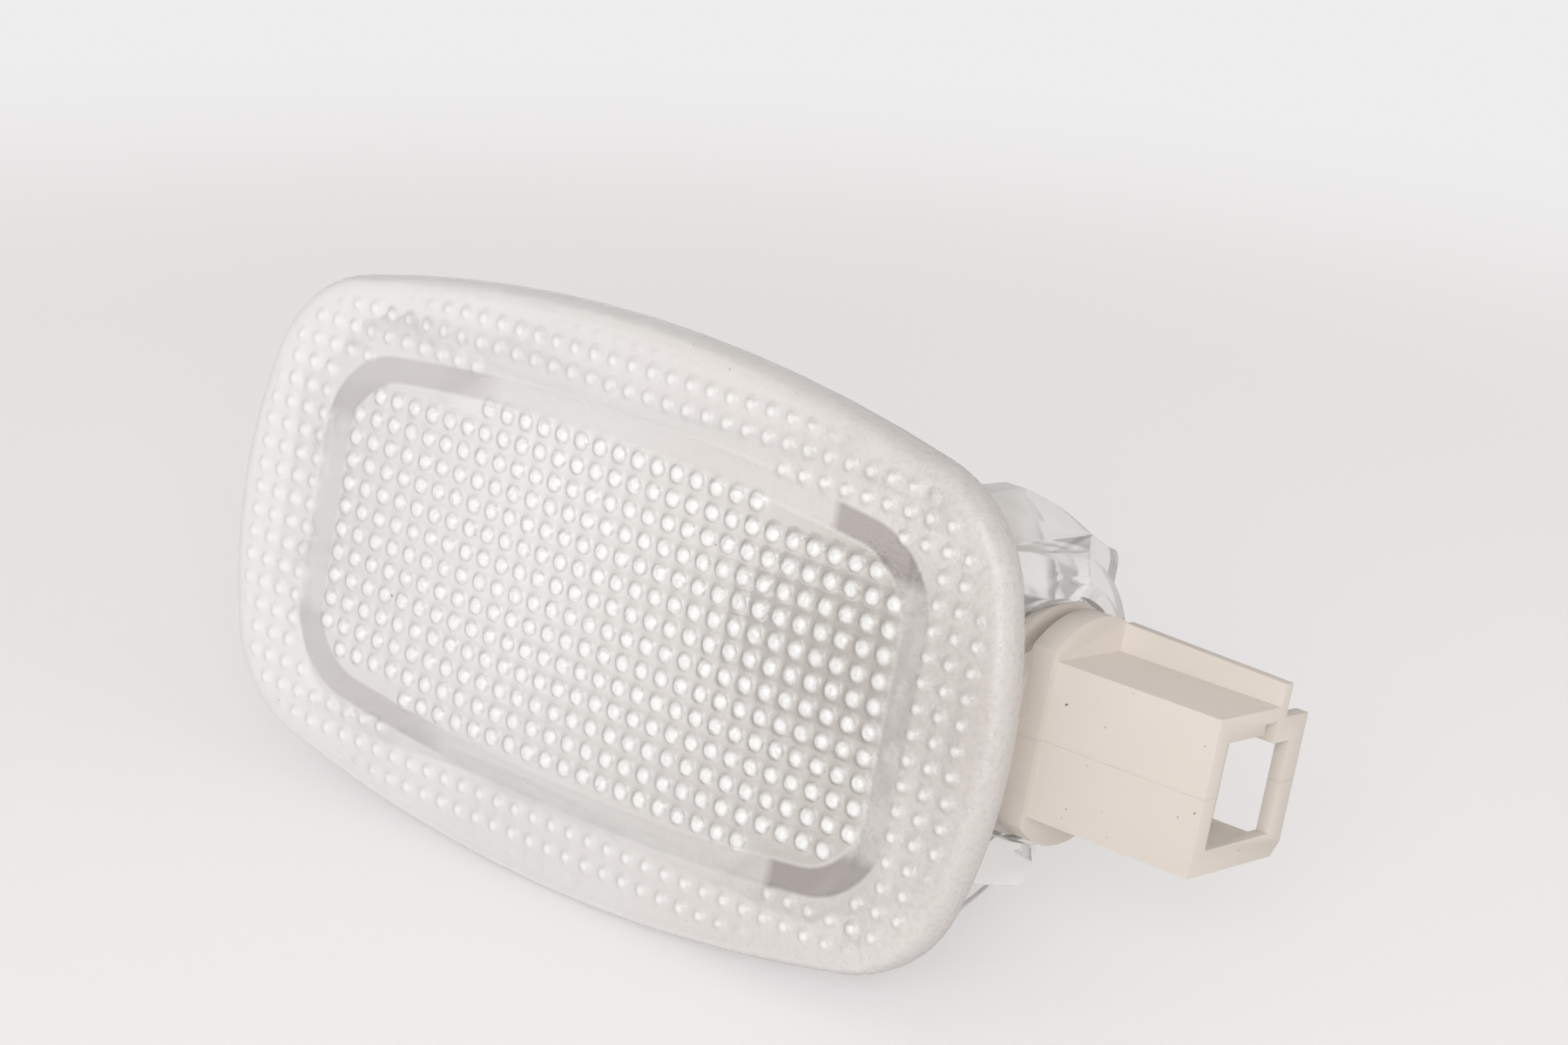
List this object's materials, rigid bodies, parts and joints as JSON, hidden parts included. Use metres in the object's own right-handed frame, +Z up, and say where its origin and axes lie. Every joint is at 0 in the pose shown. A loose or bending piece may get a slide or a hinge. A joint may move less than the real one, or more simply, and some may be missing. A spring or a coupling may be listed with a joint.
{
  "type": "car glovebox light",
  "caption": "Clear snap-in lens with a dotted window and bowed flange, a twist-lock grey bulb holder with a plug socket in its end wall, and a wedge-base bulb.",
  "frame": {"origin": "centre of the flange's rear seating face, which is also the inner face of the window", "axes": "-Y is the way the lens faces, +X runs along the flange to the connector, +Z up"},
  "size_m": [0.0861, 0.0267, 0.0444],
  "materials": {
    "clear_plastic": "clear, lightly frosted",
    "grey_plastic": "satin moulded",
    "tinned_brass": "tinned",
    "bulb_glass": "clear",
    "wire": "drawn"
  },
  "bodies": {
    "lamp": {"lens": "clear_plastic"},
    "holder": {"bulb_holder": "grey_plastic", "contact_upper": "tinned_brass", "contact_lower": "tinned_brass", "bulb_glass": "bulb_glass", "filament": "wire", "lead_upper": "wire", "lead_lower": "wire"}
  },
  "joints": [
    {"name": "holder_twist", "type": "hinge", "parent": "lamp", "child": "holder", "pos_m": [0.031, 0.0125, 0], "axis": [1, 0, 0], "range_deg": [0, 60]}
  ]
}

Task brief:
Return the whole listing exactly, with every line included.

Finished task:
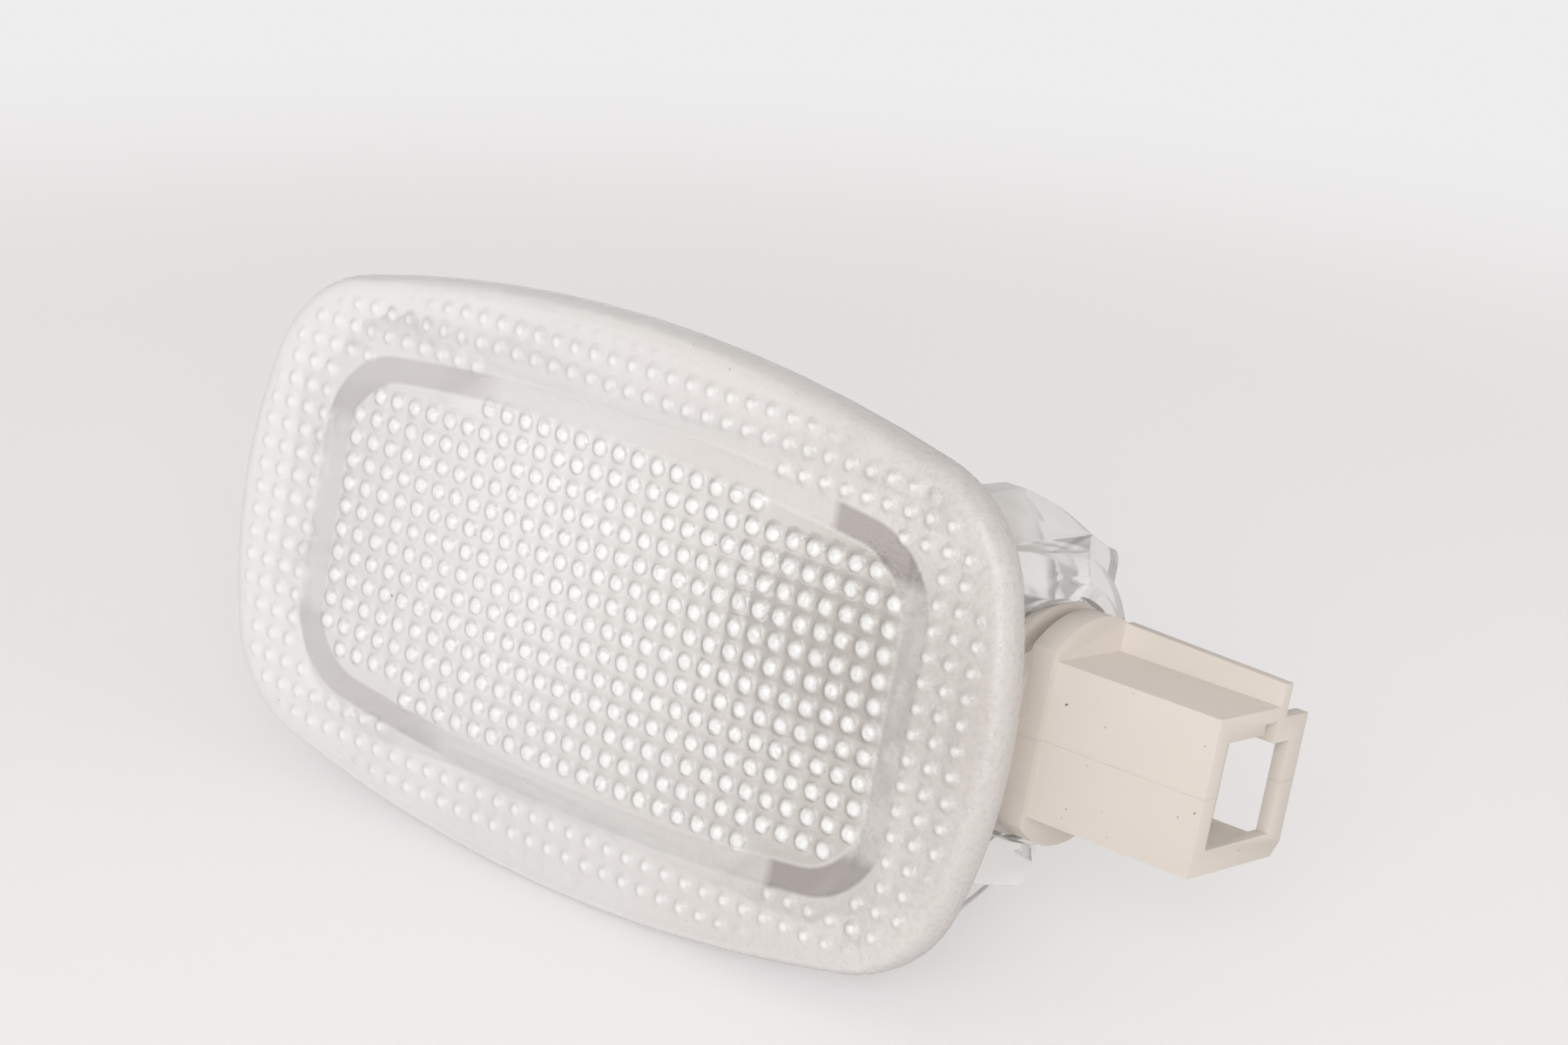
List this object's materials, rigid bodies, parts and joints as JSON, hidden parts included. Use metres in the object's own right-handed frame, +Z up, and say where its origin and axes lie. Every joint is at 0 in the pose shown. A loose or bending piece may get a slide or a hinge. A joint may move less than the real one, or more simply, and some may be missing. A spring or a coupling may be listed with a joint.
{
  "type": "car glovebox light",
  "caption": "Clear snap-in lens with a dotted window and bowed flange, a twist-lock grey bulb holder with a plug socket in its end wall, and a wedge-base bulb.",
  "frame": {"origin": "centre of the flange's rear seating face, which is also the inner face of the window", "axes": "-Y is the way the lens faces, +X runs along the flange to the connector, +Z up"},
  "size_m": [0.0861, 0.0267, 0.0444],
  "materials": {
    "clear_plastic": "clear, lightly frosted",
    "grey_plastic": "satin moulded",
    "tinned_brass": "tinned",
    "bulb_glass": "clear",
    "wire": "drawn"
  },
  "bodies": {
    "lamp": {"lens": "clear_plastic"},
    "holder": {"bulb_holder": "grey_plastic", "contact_upper": "tinned_brass", "contact_lower": "tinned_brass", "bulb_glass": "bulb_glass", "filament": "wire", "lead_upper": "wire", "lead_lower": "wire"}
  },
  "joints": [
    {"name": "holder_twist", "type": "hinge", "parent": "lamp", "child": "holder", "pos_m": [0.031, 0.0125, 0], "axis": [1, 0, 0], "range_deg": [0, 60]}
  ]
}